### Set problem
Could you print all the entries exactly?
***** Data for processing
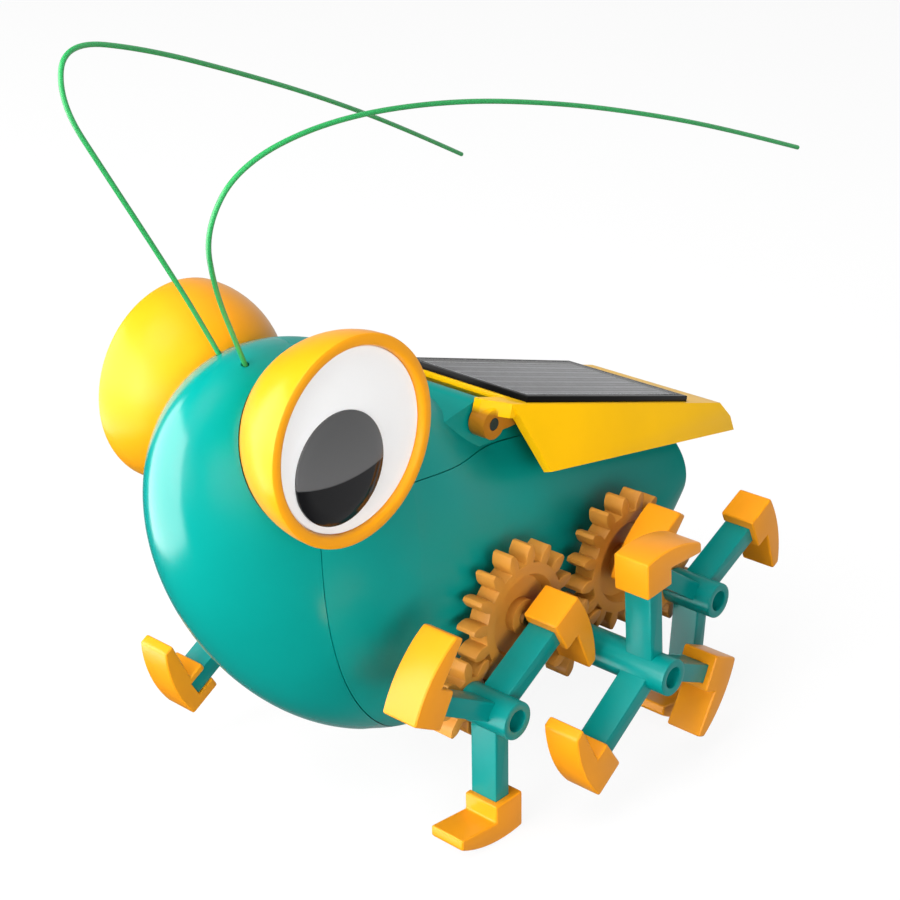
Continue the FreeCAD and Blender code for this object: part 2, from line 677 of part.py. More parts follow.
def leg_spider(name, side, offset, y, phase):
    """Hub tube with three arms, and an open socket in its tip."""
    body = doc.addObject("PartDesign::Body", name)
    hub = new_sketch(body, name + "_hub", f"{side} * pinion_outer_face")
    add_circle(hub, "hub_radius")
    pad(body, hub, name + "_hub_pad", f"{offset} + hub_tip - pinion_outer_face", side < 0)
    arm = new_sketch(body, name + "_arm", f"{side} * ({offset} - arm_inner_side)")
    add_outline(arm, [(0, "-arm_width / 2"), ("arm_reach", "-arm_width / 2"), ("arm_reach", "arm_width / 2"),
                      (0, "arm_width / 2")])
    arm_pad = pad(body, arm, name + "_arm_pad", "arm_inner_side + arm_outer_side", side < 0)
    around(body, arm, [arm_pad], name + "_arms", 3)
    bore = new_sketch(body, name + "_bore")
    add_circle(bore, "axle_radius + press_fit")
    pocket(body, bore, name + "_bore_cut")
    socket = new_sketch(body, name + "_socket", f"{side} * ({offset} + hub_tip)")
    add_circle(socket, "hub_socket_radius")
    body.Tip = pocket(body, socket, name + "_socket_cut", "hub_socket_depth", side < 0)
    return node(wheel_place(body, y, "foot_radius", phase), name)


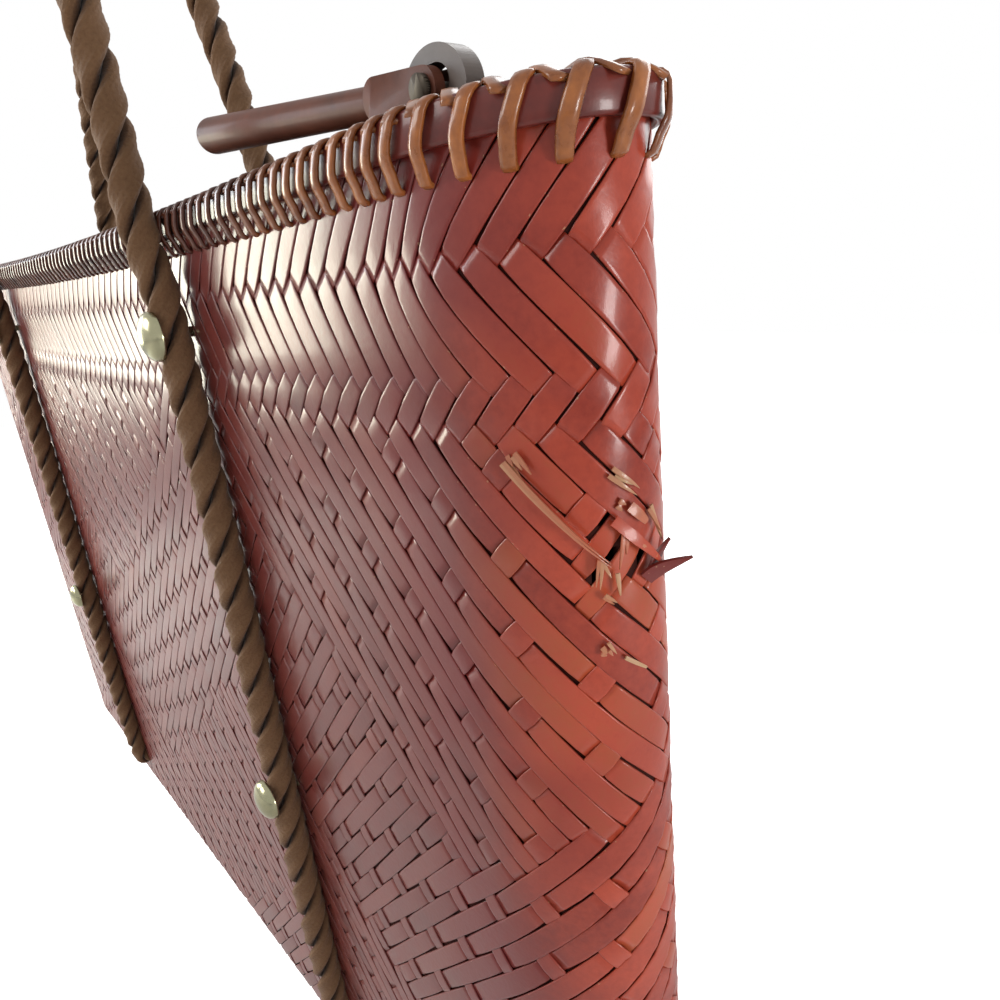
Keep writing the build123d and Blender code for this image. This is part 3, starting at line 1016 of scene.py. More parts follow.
class Part:
    """A sub-assembly of the bag."""

    body = "bag_body"

    def dress(self, obj: bpy.types.Object, slot: str, nodes: Sequence[str] = ()) -> bpy.types.Object:
        """Fixes a finished piece to its body.

        Args:
            obj: the piece.
            slot: the name of its material slot; not used.
            nodes: the CAD nodes that it stands for.

        Returns:
            The piece.
        """
        if nodes:
            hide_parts(*nodes)
        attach(obj, self.body)
        log.info("%s: %d faces", obj.name, len(obj.data.polygons))
        return obj

    def smooth_copy(self, node: str, material: bpy.types.Material, slot: str, angle: float = 35.0) -> bpy.types.Object:
        """Makes a smooth shaded piece from a CAD node.

        Args:
            node: the CAD node.
            material: its finish.
            slot: the name of its material slot.
            angle: edges sharper than this, in degrees, stay sharp.

        Returns:
            The piece.
        """
        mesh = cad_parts[node].data.copy()
        cleaner = bmesh.new()
        cleaner.from_mesh(mesh)
        bmesh.ops.remove_doubles(cleaner, verts=cleaner.verts, dist=1e-6)
        cleaner.to_mesh(mesh)
        cleaner.free()
        mesh.materials.clear()
        mesh.materials.append(material)
        obj = place_object(node + "_look", mesh)
        mesh.name = obj.name
        mesh.polygons.foreach_set("use_smooth", [True] * len(mesh.polygons))
        mesh.set_sharp_from_angle(angle=math.radians(angle))
        return self.dress(obj, slot, [node])


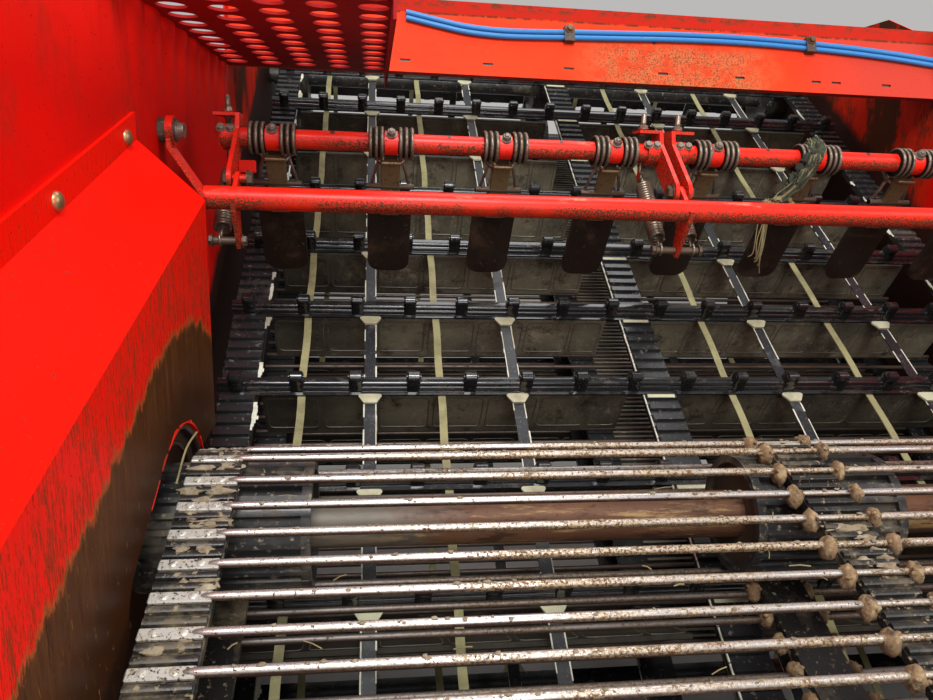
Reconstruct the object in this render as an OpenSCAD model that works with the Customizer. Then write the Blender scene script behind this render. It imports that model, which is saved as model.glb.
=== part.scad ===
// Web section of a potato harvester: a short sieving web tips onto an inclined
// haulm web with a flighted lifting web inside it, between two side walls that
// stand on rails, under a sprung finger comb, a cross beam and a guard.
// Millimetres. X across the machine, Y to the rear, Z up, rails on Z = 0.

/* [Side walls and rails] */
// Clear width between the two side walls
channel_w = 2000; // [1990:1:2030]
// Length of the rails and side walls
unit_len = 2850; // [2840:1:2880]
// Thickness of a side wall sheet
wall_t = 4; // [3:0.5:6]
// Height of the wall's top edge over the floor
wall_top = 1600; // [1590:1:1602]
// Height of a mounting rail
rail_h = 100; // [80:1:120]
// Width of a mounting rail
rail_w = 60; // [50:1:80]
// Wall thickness of a mounting rail
rail_t = 5; // [4:0.5:8]
// Radius of the four mounting holes in the rails
mount_hole_r = 8.5; // [6:0.5:10]
// Distance between the mounting holes along a rail
mount_pitch = 1900; // [1800:10:1980]
// Length of a driven shaft's stub outside its bearing
drive_stub = 60; // [40:1:80]
// Diameter of the round cross tubes between the walls
cross_tube_d = 76; // [60:1:90]

/* [Sieving web] */
// Slope of the sieving web, in degrees
sieve_slope = 20; // [19:0.5:21]
// Distance between the rods along the sieving web
sieve_pitch = 50; // [49:0.5:50]
// Number of rods on the sieving web
sieve_rods = 38; // [37:1:38]
// Diameter of a sieving rod
sieve_rod_d = 12; // [10:0.5:12]
// Gap between the ends of the sieving web's rods and a shroud
sieve_gap = 18.5; // [15:0.5:25]
// Radius of the drums that carry the sieving web
sieve_drum_r = 97; // [96:0.5:98]
// Width of a belt of the sieving web
sieve_belt_w = 75; // [60:1:75]
// Place of the middle belt of the sieving web across the machine
sieve_mid_x = 48; // [40:1:60]
// Depth of the rear drum's axis behind the front end of the rails
sieve_drum_y = 705; // [703:0.5:707]
// Height of the rear drum's axis over the floor
sieve_drum_z = 814; // [812:0.5:816]

/* [Haulm web] */
// Slope of the haulm web, in degrees
haulm_slope = 33.5; // [33:0.5:34]
// Distance between the bars along the haulm web
haulm_pitch = 235; // [233:0.5:236]
// Number of bars on the haulm web
haulm_bars_n = 25; // [25:1:25]
// Radius of the drums that carry the haulm web
haulm_drum_r = 92; // [90:0.5:94]
// Gap between the bars of the haulm web and a wall, on average
haulm_gap = 50; // [40:1:52]
// Width of a belt of the haulm web
haulm_belt_w = 75; // [60:1:75]
// Distance of an outer haulm belt's middle from the bars' ends
haulm_belt_in = 39; // [38:1:50]
// Distance between the caps along a haulm bar
cap_pitch = 121.5; // [118:0.5:123]
// Height of the haulm web between its upper and lower bars
haulm_web_h = 460; // [458:1:464]
// Place of the haulm web's middle belt across the machine
haulm_x = 4; // [0:1:6]
// Width of a cap
cap_w = 28; // [24:1:36]
// Height of a cap over the bar
cap_h = 26; // [16:1:26]
// Depth of the upper drum's axis behind the front end of the rails
haulm_drum_y = 2541.5; // [2538:0.5:2545]
// Height of the upper drum's axis over the floor
haulm_drum_z = 1684; // [1680:0.5:1688]

/* [Lifting web] */
// Rods of the lifting web between two flights
lift_rods_per_flight = 6; // [6:1:6]
// Number of flights on the lifting web
lift_flights_n = 16; // [15:1:16]
// Diameter of a lifting rod
lift_rod_d = 10; // [8:0.5:10]
// Radius of the drums that carry the lifting web
lift_drum_r = 55; // [50:1:56]
// Width of a belt of the lifting web
lift_belt_w = 60; // [50:1:62]
// Height of a flight over the rods
flight_h = 124; // [100:1:124]
// Thickness of a flight
flight_t = 9; // [6:0.5:12]
// Distance of the lifting web's upper drum from the haulm web's
lift_set_in = 352; // [345:1:356]

/* [Finger comb] */
// Outer diameter of the comb's lower tube
lower_tube_d = 42.4; // [40:0.1:44]
// Outer diameter of the comb's two upper half tubes
comb_tube_d = 38; // [36:0.5:40]
// Depth of the upper tube behind the front end of the rails
comb_y = 1187.5; // [1185:0.5:1190]
// Height of the upper tube over the floor
comb_z = 1405; // [1400:1:1410]
// Distance between the upper and the lower tube
comb_reach = 184; // [182:1:188]
// Slope of the line between the two tubes, in degrees
comb_slope = 37.8; // [37:0.1:38.5]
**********
### Full solution
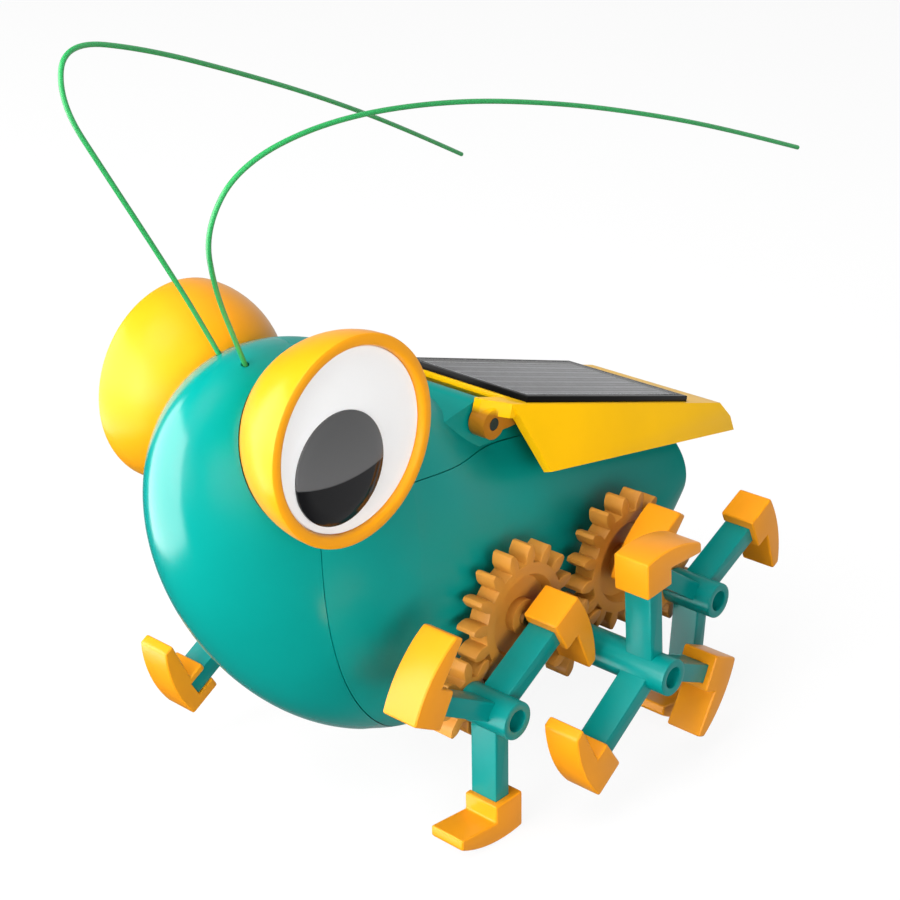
Continue the FreeCAD and Blender code for this object: part 2, from line 677 of part.py. More parts follow.
def leg_spider(name, side, offset, y, phase):
    """Hub tube with three arms, and an open socket in its tip."""
    body = doc.addObject("PartDesign::Body", name)
    hub = new_sketch(body, name + "_hub", f"{side} * pinion_outer_face")
    add_circle(hub, "hub_radius")
    pad(body, hub, name + "_hub_pad", f"{offset} + hub_tip - pinion_outer_face", side < 0)
    arm = new_sketch(body, name + "_arm", f"{side} * ({offset} - arm_inner_side)")
    add_outline(arm, [(0, "-arm_width / 2"), ("arm_reach", "-arm_width / 2"), ("arm_reach", "arm_width / 2"),
                      (0, "arm_width / 2")])
    arm_pad = pad(body, arm, name + "_arm_pad", "arm_inner_side + arm_outer_side", side < 0)
    around(body, arm, [arm_pad], name + "_arms", 3)
    bore = new_sketch(body, name + "_bore")
    add_circle(bore, "axle_radius + press_fit")
    pocket(body, bore, name + "_bore_cut")
    socket = new_sketch(body, name + "_socket", f"{side} * ({offset} + hub_tip)")
    add_circle(socket, "hub_socket_radius")
    body.Tip = pocket(body, socket, name + "_socket_cut", "hub_socket_depth", side < 0)
    return node(wheel_place(body, y, "foot_radius", phase), name)


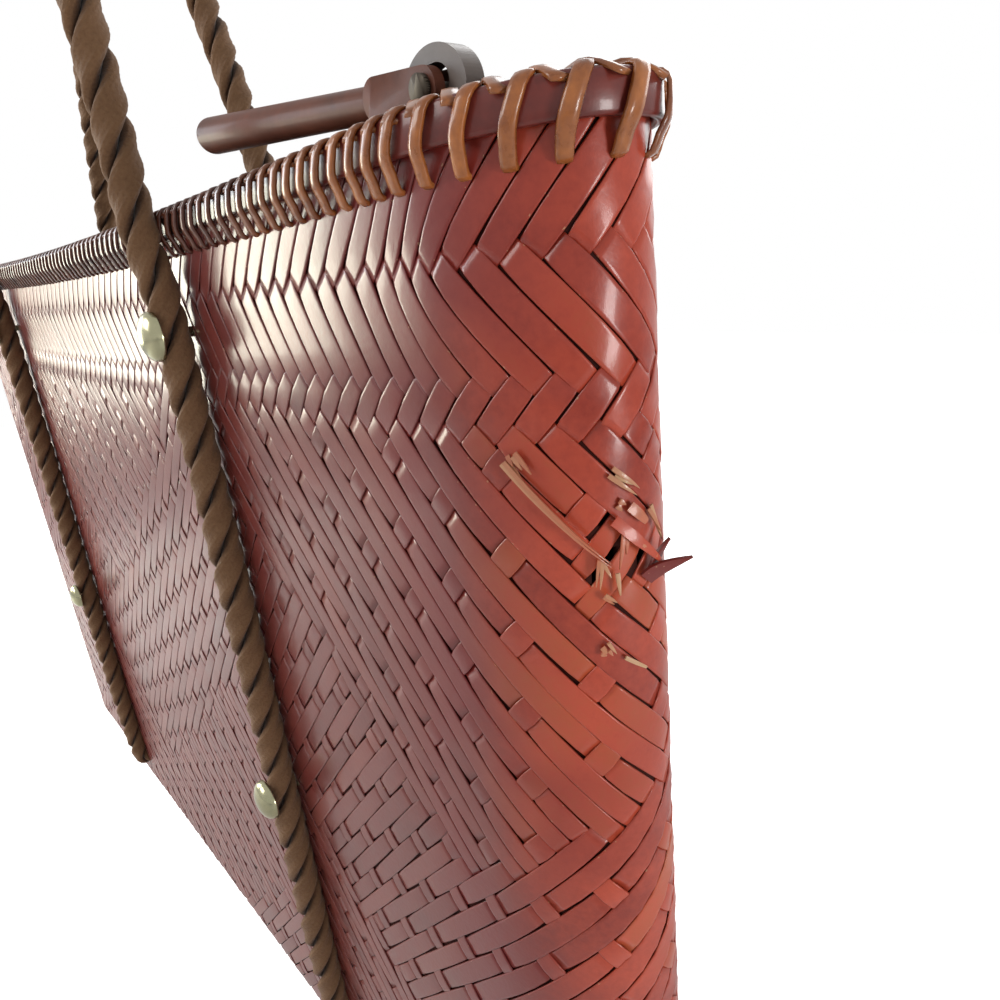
Keep writing the build123d and Blender code for this image. This is part 3, starting at line 1016 of scene.py. More parts follow.
class Part:
    """A sub-assembly of the bag."""

    body = "bag_body"

    def dress(self, obj: bpy.types.Object, slot: str, nodes: Sequence[str] = ()) -> bpy.types.Object:
        """Fixes a finished piece to its body.

        Args:
            obj: the piece.
            slot: the name of its material slot; not used.
            nodes: the CAD nodes that it stands for.

        Returns:
            The piece.
        """
        if nodes:
            hide_parts(*nodes)
        attach(obj, self.body)
        log.info("%s: %d faces", obj.name, len(obj.data.polygons))
        return obj

    def smooth_copy(self, node: str, material: bpy.types.Material, slot: str, angle: float = 35.0) -> bpy.types.Object:
        """Makes a smooth shaded piece from a CAD node.

        Args:
            node: the CAD node.
            material: its finish.
            slot: the name of its material slot.
            angle: edges sharper than this, in degrees, stay sharp.

        Returns:
            The piece.
        """
        mesh = cad_parts[node].data.copy()
        cleaner = bmesh.new()
        cleaner.from_mesh(mesh)
        bmesh.ops.remove_doubles(cleaner, verts=cleaner.verts, dist=1e-6)
        cleaner.to_mesh(mesh)
        cleaner.free()
        mesh.materials.clear()
        mesh.materials.append(material)
        obj = place_object(node + "_look", mesh)
        mesh.name = obj.name
        mesh.polygons.foreach_set("use_smooth", [True] * len(mesh.polygons))
        mesh.set_sharp_from_angle(angle=math.radians(angle))
        return self.dress(obj, slot, [node])


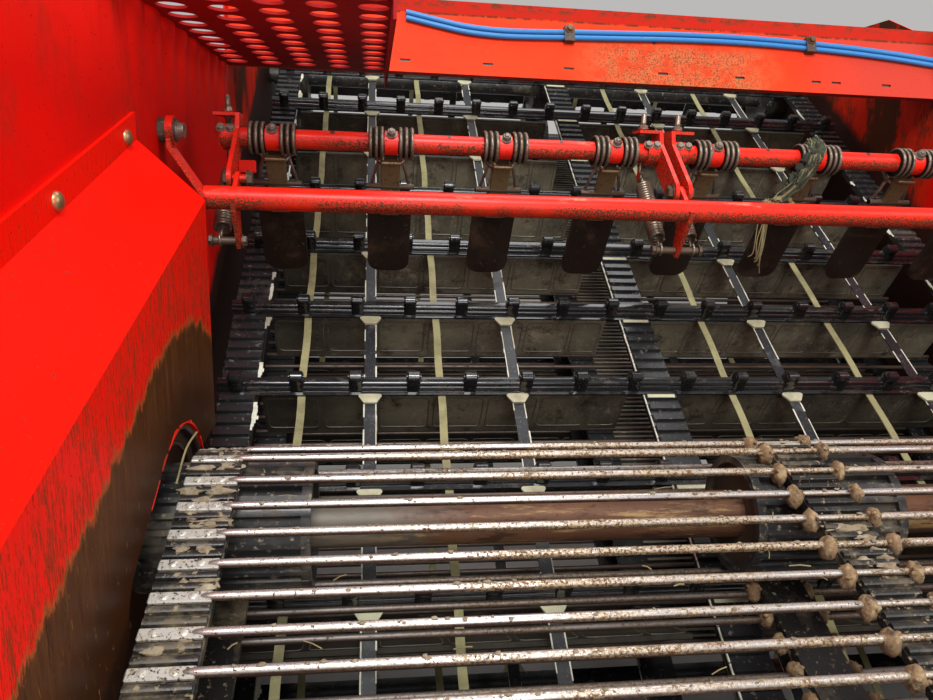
Reconstruct the object in this render as an OpenSCAD model that works with the Customizer. Then write the Blender scene script behind this render. It imports that model, which is saved as model.glb.
=== part.scad ===
// Web section of a potato harvester: a short sieving web tips onto an inclined
// haulm web with a flighted lifting web inside it, between two side walls that
// stand on rails, under a sprung finger comb, a cross beam and a guard.
// Millimetres. X across the machine, Y to the rear, Z up, rails on Z = 0.

/* [Side walls and rails] */
// Clear width between the two side walls
channel_w = 2000; // [1990:1:2030]
// Length of the rails and side walls
unit_len = 2850; // [2840:1:2880]
// Thickness of a side wall sheet
wall_t = 4; // [3:0.5:6]
// Height of the wall's top edge over the floor
wall_top = 1600; // [1590:1:1602]
// Height of a mounting rail
rail_h = 100; // [80:1:120]
// Width of a mounting rail
rail_w = 60; // [50:1:80]
// Wall thickness of a mounting rail
rail_t = 5; // [4:0.5:8]
// Radius of the four mounting holes in the rails
mount_hole_r = 8.5; // [6:0.5:10]
// Distance between the mounting holes along a rail
mount_pitch = 1900; // [1800:10:1980]
// Length of a driven shaft's stub outside its bearing
drive_stub = 60; // [40:1:80]
// Diameter of the round cross tubes between the walls
cross_tube_d = 76; // [60:1:90]

/* [Sieving web] */
// Slope of the sieving web, in degrees
sieve_slope = 20; // [19:0.5:21]
// Distance between the rods along the sieving web
sieve_pitch = 50; // [49:0.5:50]
// Number of rods on the sieving web
sieve_rods = 38; // [37:1:38]
// Diameter of a sieving rod
sieve_rod_d = 12; // [10:0.5:12]
// Gap between the ends of the sieving web's rods and a shroud
sieve_gap = 18.5; // [15:0.5:25]
// Radius of the drums that carry the sieving web
sieve_drum_r = 97; // [96:0.5:98]
// Width of a belt of the sieving web
sieve_belt_w = 75; // [60:1:75]
// Place of the middle belt of the sieving web across the machine
sieve_mid_x = 48; // [40:1:60]
// Depth of the rear drum's axis behind the front end of the rails
sieve_drum_y = 705; // [703:0.5:707]
// Height of the rear drum's axis over the floor
sieve_drum_z = 814; // [812:0.5:816]

/* [Haulm web] */
// Slope of the haulm web, in degrees
haulm_slope = 33.5; // [33:0.5:34]
// Distance between the bars along the haulm web
haulm_pitch = 235; // [233:0.5:236]
// Number of bars on the haulm web
haulm_bars_n = 25; // [25:1:25]
// Radius of the drums that carry the haulm web
haulm_drum_r = 92; // [90:0.5:94]
// Gap between the bars of the haulm web and a wall, on average
haulm_gap = 50; // [40:1:52]
// Width of a belt of the haulm web
haulm_belt_w = 75; // [60:1:75]
// Distance of an outer haulm belt's middle from the bars' ends
haulm_belt_in = 39; // [38:1:50]
// Distance between the caps along a haulm bar
cap_pitch = 121.5; // [118:0.5:123]
// Height of the haulm web between its upper and lower bars
haulm_web_h = 460; // [458:1:464]
// Place of the haulm web's middle belt across the machine
haulm_x = 4; // [0:1:6]
// Width of a cap
cap_w = 28; // [24:1:36]
// Height of a cap over the bar
cap_h = 26; // [16:1:26]
// Depth of the upper drum's axis behind the front end of the rails
haulm_drum_y = 2541.5; // [2538:0.5:2545]
// Height of the upper drum's axis over the floor
haulm_drum_z = 1684; // [1680:0.5:1688]

/* [Lifting web] */
// Rods of the lifting web between two flights
lift_rods_per_flight = 6; // [6:1:6]
// Number of flights on the lifting web
lift_flights_n = 16; // [15:1:16]
// Diameter of a lifting rod
lift_rod_d = 10; // [8:0.5:10]
// Radius of the drums that carry the lifting web
lift_drum_r = 55; // [50:1:56]
// Width of a belt of the lifting web
lift_belt_w = 60; // [50:1:62]
// Height of a flight over the rods
flight_h = 124; // [100:1:124]
// Thickness of a flight
flight_t = 9; // [6:0.5:12]
// Distance of the lifting web's upper drum from the haulm web's
lift_set_in = 352; // [345:1:356]

/* [Finger comb] */
// Outer diameter of the comb's lower tube
lower_tube_d = 42.4; // [40:0.1:44]
// Outer diameter of the comb's two upper half tubes
comb_tube_d = 38; // [36:0.5:40]
// Depth of the upper tube behind the front end of the rails
comb_y = 1187.5; // [1185:0.5:1190]
// Height of the upper tube over the floor
comb_z = 1405; // [1400:1:1410]
// Distance between the upper and the lower tube
comb_reach = 184; // [182:1:188]
// Slope of the line between the two tubes, in degrees
comb_slope = 37.8; // [37:0.1:38.5]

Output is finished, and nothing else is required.